The spirit of God is a deluge, but like the River Valley, his great river has been diverted into arroyos, watering the crops that have sustained the people for centuries. In the yearly cycles of the Rio Grande, the diverted flood waters have led to the harvests of fall. And that’s where they’ve led me. Not to a time of rebirth, reawakening, or an opening of the flood waters, because that already happened. On a micro level, seasons still occur in our spiritual walk with God, but that’s not what I’m talking about. I’m talking about the once-for-all renewal that planted a seed that has already sprouted and grown continually in the direction of the light. That harvest, watered by the spirit, is now ready to be brought in.
It strikes me that I have friends who are also entering their time of harvest, but they, too, sense instead that they’re in drought, that the fruits they’ve labored to produce have died on the vine before bringing anything to the world. Or they sense the harvest passed them by, leaving their fruit to rot. But this is not true. The Bible promises it is not true, in numerous passages. In Psalms: “The Lord will fulfill his purpose for me; your steadfast love, O Lord, endures forever.” In Philipians: “And I am sure of this, that he who began a good work in you will bring it to completion at the day of Jesus Christ.” In Psalms again: “He [whose delight is in the law of God] is like a tree planted by streams of water that yields its fruit in its season, and its leaf does not wither. In all that he does, he prospers.” In Jeremiah: “For I know the plans I have for you,” declares the LORD, “plans to prosper you and not to harm you, plans to give you hope and a future.”

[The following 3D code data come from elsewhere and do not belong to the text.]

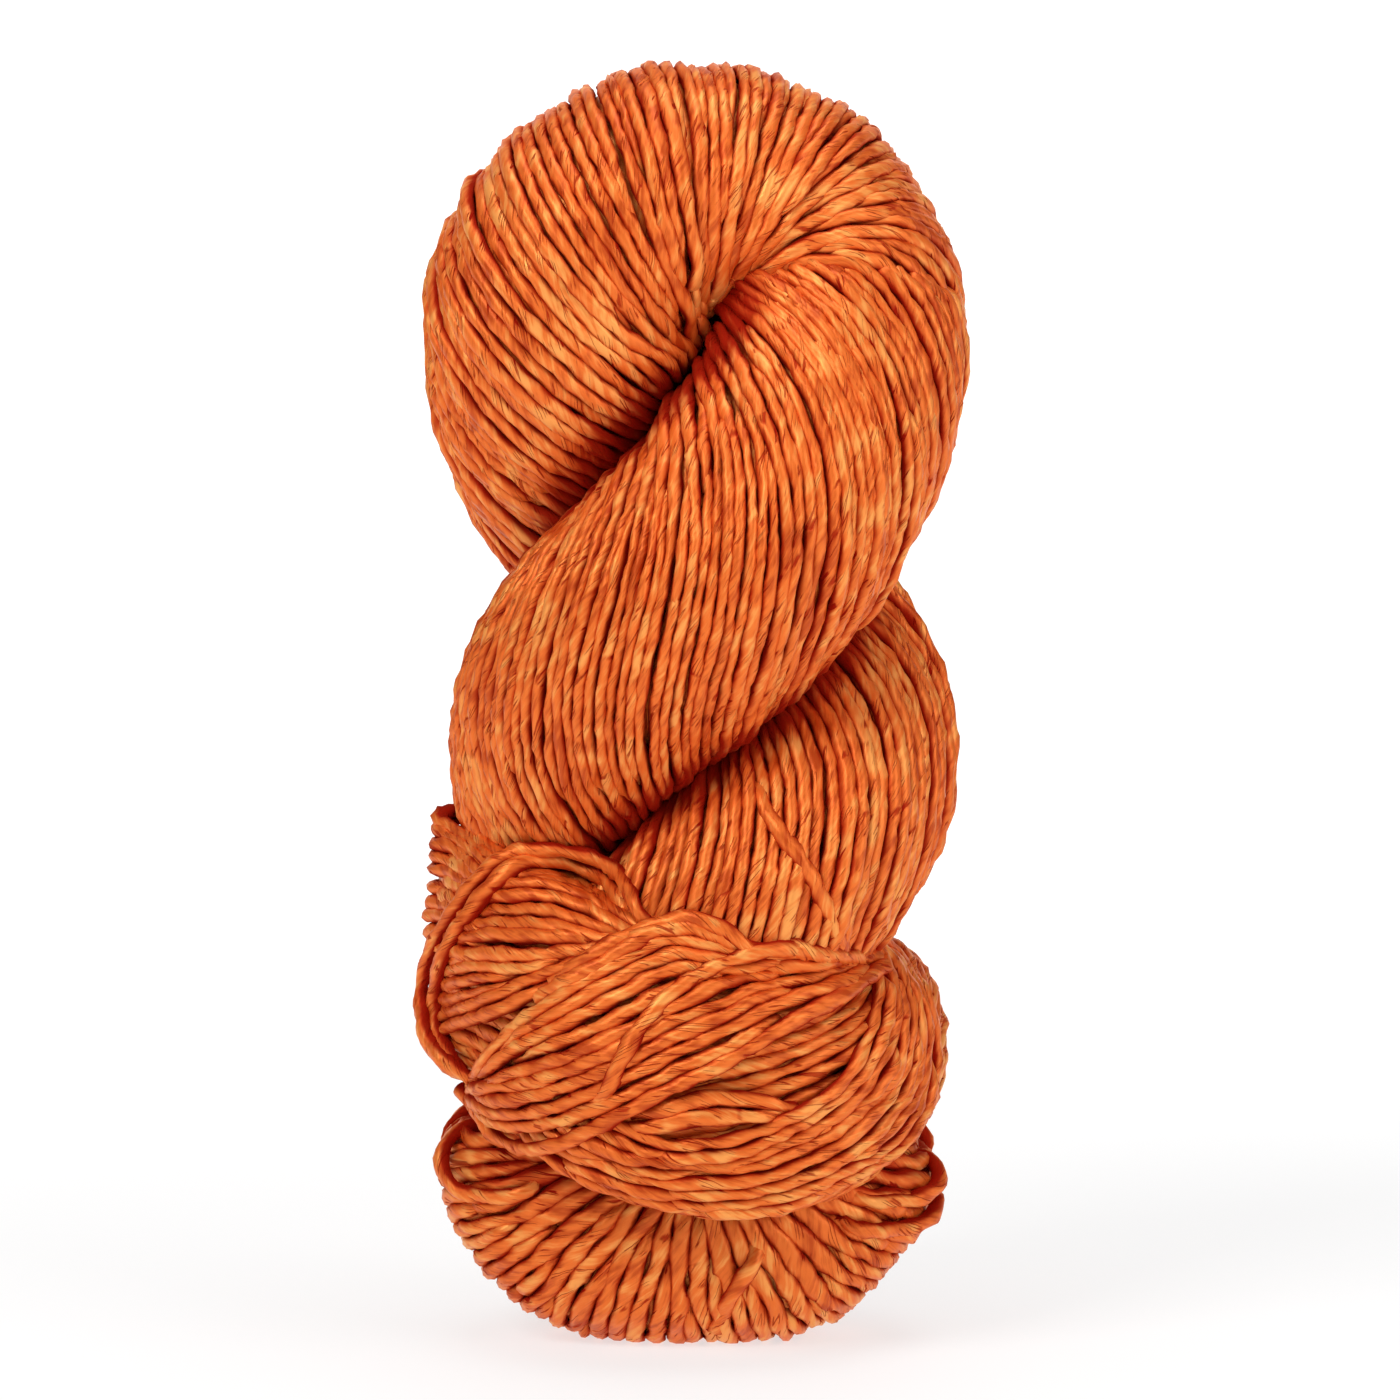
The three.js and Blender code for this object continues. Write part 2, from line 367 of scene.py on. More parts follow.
# Short ends of turns that go in under the overlap
TUCKED = (
    (
        Pick(640, 850), Pick(750, 828), Pick(850, 800), Pick(960, 802), Pick(1040, 812), Pick(1090, 826),
        Pick(1130, 836),
    ),
    (
        Pick(560, 900), Pick(700, 880), Pick(850, 855), Pick(960, 850), Pick(1040, 846), Pick(1110, 838),
    ),
)

# Single turns that lie loose over the others
STRAYS = (
    Stray(
        2.2,
        (
            Pick(720, 330), Pick(668, 280), Pick(640, 215), Pick(600, 158), Pick(520, 118),
            Pick(400, 100), Pick(300, 118), Pick(220, 180), Pick(150, 270), Pick(90, 370), Pick(62, 480),
            Pick(66, 600), Pick(98, 665), Pick(150, 712), Pick(200, 745),
        ),
    ),
    Stray(
        1.7,
        (
            Pick(640, 300), Pick(610, 235), Pick(575, 190), Pick(500, 150), Pick(400, 128),
            Pick(320, 150), Pick(255, 205), Pick(190, 285), Pick(125, 385), Pick(98, 490),
            Pick(100, 600), Pick(130, 665), Pick(170, 720),
        ),
    ),
    Stray(
        0.9,
        (
            Pick(420, 470), Pick(520, 410), Pick(560, 382), Pick(640, 342), Pick(700, 318),
            Pick(800, 292), Pick(880, 310), Pick(940, 350), Pick(990, 380), Pick(1100, 382),
            Pick(1180, 400),
        ),
    ),
    Stray(
        0.9,
        (
            Pick(380, 520), Pick(480, 462), Pick(580, 408), Pick(660, 356), Pick(760, 320),
            Pick(860, 330), Pick(930, 368), Pick(1000, 398),
        ),
    ),
    Stray(
        1.6,
        (
            Pick(520, 830), Pick(560, 800), Pick(592, 750), Pick(622, 680), Pick(700, 562),
            Pick(800, 472), Pick(900, 420), Pick(1000, 388), Pick(1080, 378), Pick(1160, 392),
        ),
    ),
    Stray(
        1.0,
        (
            Pick(165, 772), Pick(195, 800), Pick(225, 842), Pick(262, 900), Pick(330, 935),
            Pick(400, 938), Pick(480, 912), Pick(600, 852), Pick(750, 772), Pick(900, 702),
            Pick(1000, 642), Pick(1140, 560), Pick(1250, 502), Pick(1325, 445), Pick(1358, 425),
        ),
    ),
    Stray(
        0.5,
        (
            Pick(990, 380), Pick(1080, 368), Pick(1150, 388), Pick(1210, 398), Pick(1290, 402),
            Pick(1340, 408),
        ),
    ),
    Stray(
        -0.2,
        (
            Pick(960, -120), Pick(1000, -60), Pick(1035, 10), Pick(1085, 80), Pick(1140, 160),
            Pick(1190, 260), Pick(1235, 370), Pick(1250, 430),
        ),
    ),
    Stray(
        0.8,
        (
            Pick(999, 1178), Pick(999, 1211), Pick(985, 1265), Pick(949, 1316), Pick(918, 1366),
            Pick(893, 1417), Pick(882, 1450),
        ),
    ),
)

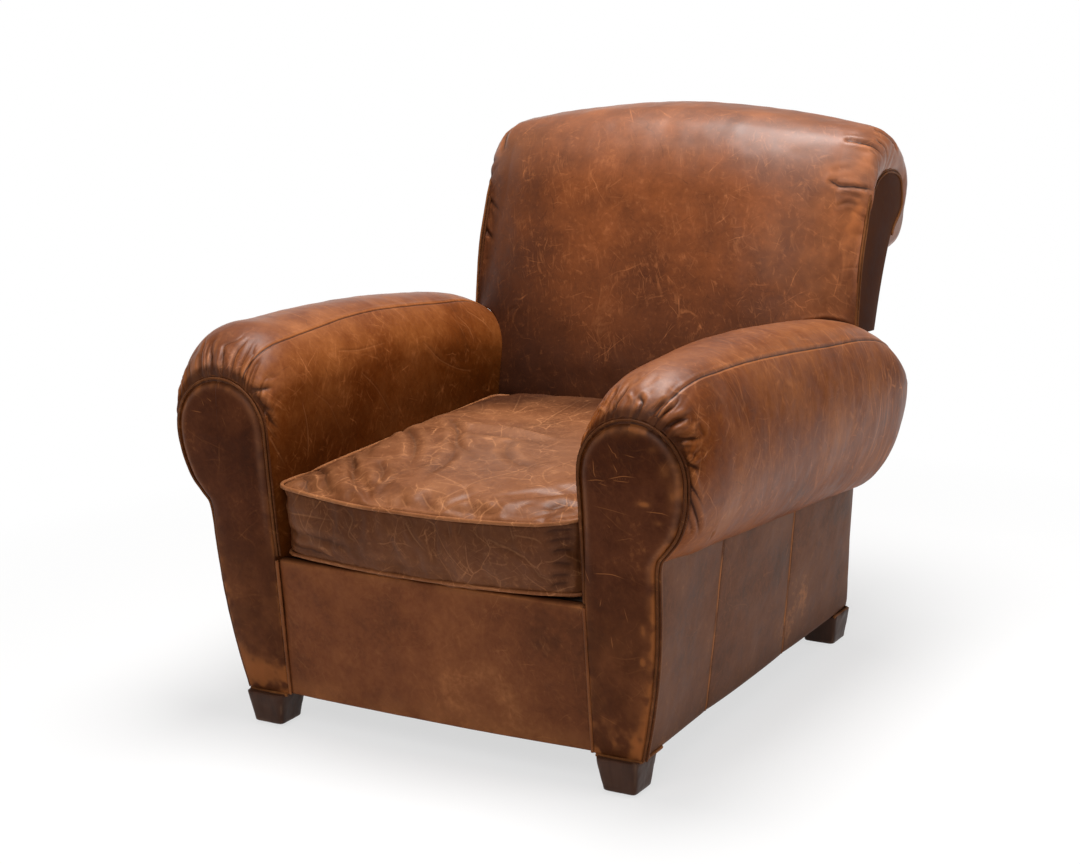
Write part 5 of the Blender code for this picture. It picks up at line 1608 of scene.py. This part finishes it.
def make_cushion(material, seed, top_lines, side_lines):
    """A box cushion: the skin settles as cloth under its filling, then its creases are pressed in.

    The motion of each point is capped. The top's folds are drawn on (x, y) and the boxing's on
    (distance round from the middle of the front, height).
    """
    size = (CUSHION_HALF_WIDTH, CUSHION_FRONT_Y, CUSHION_REAR_Y)
    box, quads, top_rim, low_rim = box_grid(*size, CUSHION_LOW_Z, CUSHION_TOP_Z, CUSHION_GRID)
    start = cushion_shape(round_corners(box, *size, CUSHION_CORNER))
    totals = np.full(len(quads), 4)
    mesh = mesh_of("cushion", start, quads.reshape(-1), totals)
    obj = new_object("cushion", mesh, material)
    shape = start
    shape = relax_cloth(obj, np.concatenate([top_rim, low_rim]))
    move = shape - start
    length = np.linalg.norm(move, axis=1, keepdims=True)
    shape = start + move * np.minimum(1.0, CLOTH_MOST_MOVE / np.maximum(length, 1e-9))
    mesh.vertices.foreach_set("co", shape.astype(np.float32).ravel())
    add_fields(mesh, {}, box)
    rims = [shape[top_rim].copy(), shape[low_rim].copy()]
    divide = obj.modifiers.new("finer", "SUBSURF")
    divide.levels = divide.render_levels = 1
    graph = bpy.context.evaluated_depsgraph_get()
    fine = bpy.data.meshes.new_from_object(obj.evaluated_get(graph))
    obj.modifiers.remove(divide)
    obj.data = fine
    bpy.data.meshes.remove(mesh)
    fine.name = "cushion"
    co, box, normal = [read_array(data, key).astype(float) for data, key in (
        (fine.vertices, "co"), (fine.attributes["chart"].data, "vector"), (fine.vertices, "normal"))]
    x, y, z = box.T
    on_top = ease(CUSHION_TOP_Z - 0.003, CUSHION_TOP_Z - 0.0005, z)
    wide_lines = [(points, depth, 1.4 * width, pale) for points, depth, width, pale in top_lines]
    height, near, strokes, lit = folds(x, y, wide_lines)
    flank = np.where(x > 0, 1, -1) * (CUSHION_HALF_WIDTH + y - CUSHION_FRONT_Y)
    round_q = np.where(y < CUSHION_FRONT_Y + 0.004, x, flank)
    side_height, side_near, side_strokes, side_lit = folds(round_q, z, side_lines)
    here = np.stack([x, y, z], 1)
    wrinkle = rough_noise(here, 16.0, seed, 2)
    ridge = (1.0 - np.abs(rough_noise(here * np.array([1.0, 1.0, 0.6]), 30.0, seed + 3, 2))) ** 5
    height = on_top * 1.35 * height + (1.0 - on_top) * 1.4 * side_height
    height = height + 0.0008 * wrinkle - 0.0006 * ridge
    near = on_top * near + (1.0 - on_top) * side_near
    strokes = {key: np.where(on_top > 0.5, strokes[key], side_strokes[key]) for key in strokes}
    strokes["cut"] = strokes["cut"] * 0.35
    co = co + normal * height[:, None]
    fine.vertices.foreach_set("co", co.astype(np.float32).ravel())
    scuff = unit(rough_noise(here, 14.0, seed + 6, 3))
    lower = (1.0 - on_top) * ease(CUSHION_TOP_Z, CUSHION_LOW_Z + 0.02, z)
    # Where it is sat on: worn leather, and a painted sheen across the middle of the top.
    seat_wear_and_sheen = 0.25 * on_top * hump(x, 0.04, 0.20) * hump(y, -0.24, 0.18)
    # The folds' ridges on the top and the boxing are a painted highlight.
    wear = 0.30 * scuff * on_top + seat_wear_and_sheen + 0.30 * lit * on_top + 0.15 * side_lit * (1.0 - on_top)
    # Painted shade on the top towards the rear, under the back, and towards the left.
    shade_rear_and_left = 1.00 * ease(-0.10, 0.10, y) + 0.50 * ease(-0.08, -0.25, x)
    # The boxing darker than the top, less so low down, and painted shade in the folds.
    dirt = 0.80 * (1.0 - on_top) - 0.20 * lower - 0.2 * scuff + 0.35 * near + on_top * shade_rear_and_left
    gleam = 0.02 + on_top * 0.98 * hump(x, 0.04, 0.21) * hump(y, -0.24, 0.18)
    add_fields(fine, {"wear": unit(wear), "dirt": unit(dirt), "gleam": gleam,
                      **strokes})
    fine.shade_smooth()
    face_outwards(fine)
    place(obj, "cushion_leather", ("seat_cushion",), CUSHION_FILL)
    for rim, (name, out, beside, rubbed) in zip(rims, CUSHION_PIPINGS):
        away = rim - rim.mean(0)
        away /= np.linalg.norm(away[:, :2], axis=1, keepdims=True)
        away[:, 2] = beside
        piping(name, rim + away * out, CUSHION_PIPING_RADIUS, material, rubbed, seed + 8, closed=True,
               slot="cushion_leather")


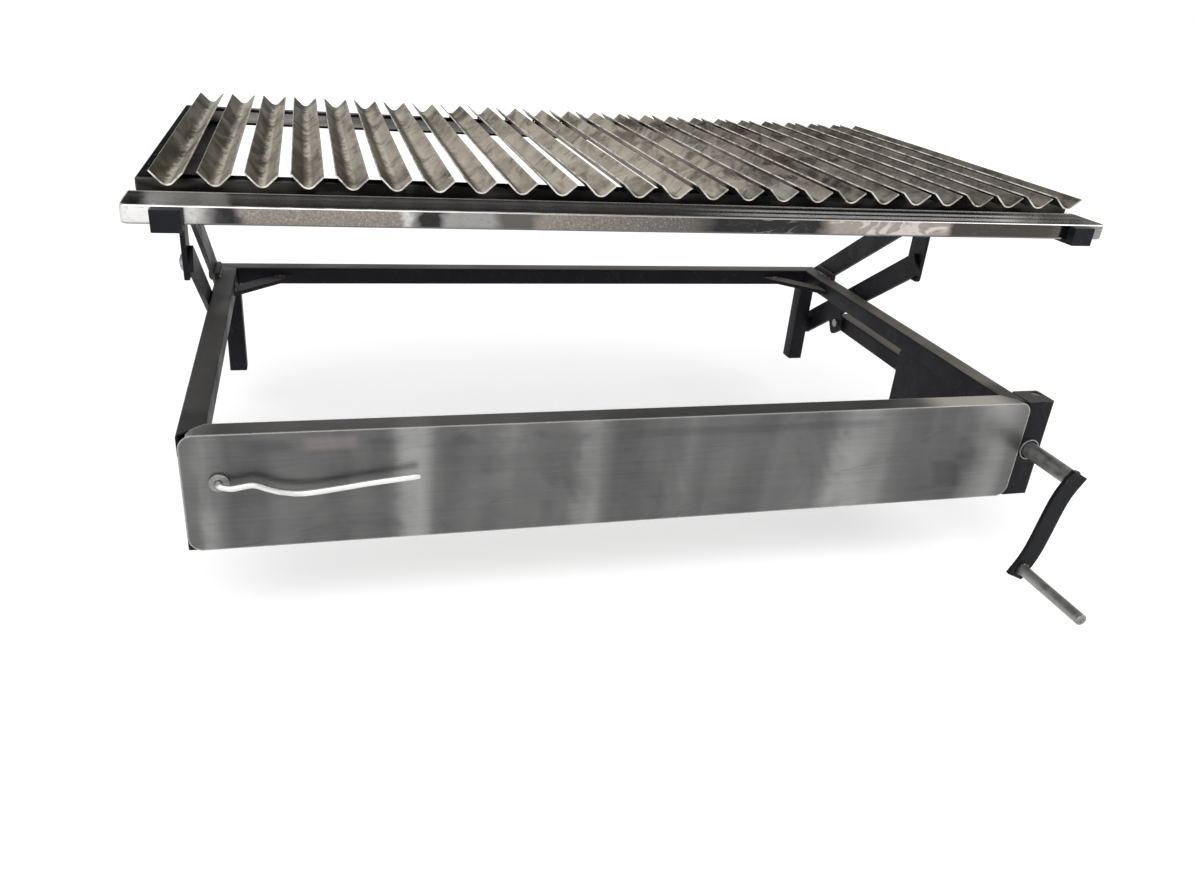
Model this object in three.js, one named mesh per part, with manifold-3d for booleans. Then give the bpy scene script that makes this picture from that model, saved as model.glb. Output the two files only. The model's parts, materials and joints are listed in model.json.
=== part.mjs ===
// A built-in grill of the Argentine kind: a low base frame that sits in a masonry hearth, and a grate of
// V-shaped bars that a crank raises and lowers on two pairs of parallel links, with a trough that catches the
// fat in front. Millimetres, +X right, +Y to the back, +Z up. The origin is the middle of the front panel's
// underside, in the plane where the panel's sheet meets the frame. Everything is drawn half raised.
import * as THREE from "three";
import { mergeVertices } from "three/addons/utils/BufferGeometryUtils.js";
import Module from "manifold-3d";

const wasm = await Module();
wasm.setup();

// Shared by all pieces
const seatGap = 0.3; // between pieces that touch or are welded
const overrun = 6; // how far a cutting tool runs past what it cuts
const weldBite = 1; // how deep a stud or plate starts inside the wall that it is welded to
const mergeStep = 0.0005;
const roundSides = 24;
const smallSides = 16;
const hexSides = 6;
const bendSteps = 5;
const mitreGap = seatGap * Math.SQRT2;
const quarter = Math.PI / 2;

// Base frame
const frameWidth = 1000;
const frameDepth = 603;
const frameTop = 133.4;
const tubeWide = 27;
const tubeHigh = 25;
const tubeWall = 2;
const tubeCorner = 2.5;
const halfWidth = frameWidth / 2;
const tubeInner = halfWidth - tubeWide;
const tubeBottom = frameTop - tubeHigh;
const rearFront = frameDepth - tubeWide;

// Front panel, a folded sheet with a return along its top and its bottom
const panelSheet = 2;
const panelCorner = 15;
const panelLap = 4; // past the frame on the crank's side
const panelShort = 1; // short of the frame on the other side
const returnDeep = 25;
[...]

The time of harvest is, in a sense, also a foreign land, but not a place I can scout out ahead of time to get a lay of the land. I have a sense of the harvest, anyway. I have a sense from reading about the harvests of saints who’ve gone before me. I can sense it in other ways, too. And it’s good. The work to bring it in may be difficult, but the fruit is there because the harder work, the initial work, happened a long time ago.